The formation of a new government brought about a political awakening among the Egyptian people. The mudirs (governors), who had been appointed by the former cabinets, lost all authority in the province. In Lower Egypt, especially in the region of Zagazig, an agrarian-peasant movement was beginning to gain momentum. Peasant detachments attacked and looted the landowners’ estates. Appealing to the people at Zagazig, the wataneun agitators told them that the acres held by their landlords belonged to the fellaheen by right. Everywhere the peasants demanded the abolition of usurious debts and the return of the mortgaged land. Moreover, they demanded the liquidation of the Public Debt, the curtailment of taxes and the renewal of the law of mukabala.
The growth of the agrarian movement drove to the Right many liberal landowners who, along with the wataneun, had participated in the national cabinet.
Already in May 1882, Sultan Pasha, the leader of the National Party, told the British Consul that “in overthrowing Sherif Pasha, the Chamber had acted under pressure from Arabi, and that the very deputies who had then insisted on the course taken, finding that they had been deceived, were now anxious to overthrow the Ministry.” [L. Cromer, op. cit., p. 265.]
The development of the agrarian-peasant movement activised those sections of the feudal class which from the very outset had adopted a hostile attitude towards the government of Sarni-Arabi. These sections rallied round the Khedive and the court camarilla. The “Circassian” officers were employed as shock detachments of feudal reaction and a terrorist conspiracy against Arabi’s life and that of his associates ripened in their midst. When the plot was exposed on April 11, 1882, some 50 terrorists from among the “Circassian” officers, including the former Minister of War, Othman Rifki, were tried by a court-martial. The sentence, however, was extremely mild, the conspirators being degraded and exiled to the Sudan. The main plotters, Khedive Tewfik and Sherif Pasha, were not even summoned to court. The verdict merely contained a reference to the instigatory role played by the former Khedive Ismail. Nevertheless, at the suggestion of the British and French consuls, on May 9, 1882, the Khedive commuted the sentence to exile from Cairo to the provinces. This was a challenge to the wataneun and the government likewise and the wataneun interpreted it as a signal for open struggle.
The wataneun decided to get rid of the Khedive. With this in view, they summoned the Chamber of Notables on May 13. Arabi demanded Tewfik’s deposal and an end to the dynasty of Mohammed Ali. The Chamber, however, vacillated. The delegates sympathised with the Khedive, but Arabi was the real ruler of Egypt and the Notables, fearing the soldiers, did not venture to support the Khedive openly. They therefore took an intermediary stand and attempted to reconcile the Khedive with the wataneun.
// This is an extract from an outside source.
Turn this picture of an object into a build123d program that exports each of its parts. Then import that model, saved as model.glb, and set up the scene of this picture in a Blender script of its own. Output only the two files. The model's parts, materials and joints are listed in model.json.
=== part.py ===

The Khedive declared the convention of the Chamber illegal and demanded that it be dissolved immediately. Mahmud Sami resigned in protest. It might have seemed this was exactly what the Khedive and Britain, who was backing him, had been working for. But quite unexpectedly they found themselves in difficulties. None of the Khedive’s agents dared to form a government while the army was still in the hands of the wataneun. The wataneun declared they would not resign until the Chamber of Notables demanded it, and the Chamber hesitated to make such a demand. On May 16, the Khedive was forced to accede and keep Mahmud Sarni in office.
On May 20, 1882, an Anglo-French squadron arrived in Alexandria and on the day before, May 19, the British Consul Malet had received instructions “to advise the Khedive to take advantage of a favourable moment, such, as, for instance, the arrival of the fleets, to dismiss the present ministry and to form a new cabinet under Sherif Pasha or any other person inspiring the same confidence.” [L. Cromer, op. cit., p. 271.]
On May 25, 1882, Britain and France officially demanded from the Khedive: (1) the temporary retirement from Egypt of Arabi Pasha; (2) the retirement into the interior of Egypt of Ali Pasha Fahmi and Abd el-Al; (3) the resignation of the ministry of Mahmud Sarni el-Barudi. The Khedive accepted this ultimatum and announced the dismissal of the cabinet.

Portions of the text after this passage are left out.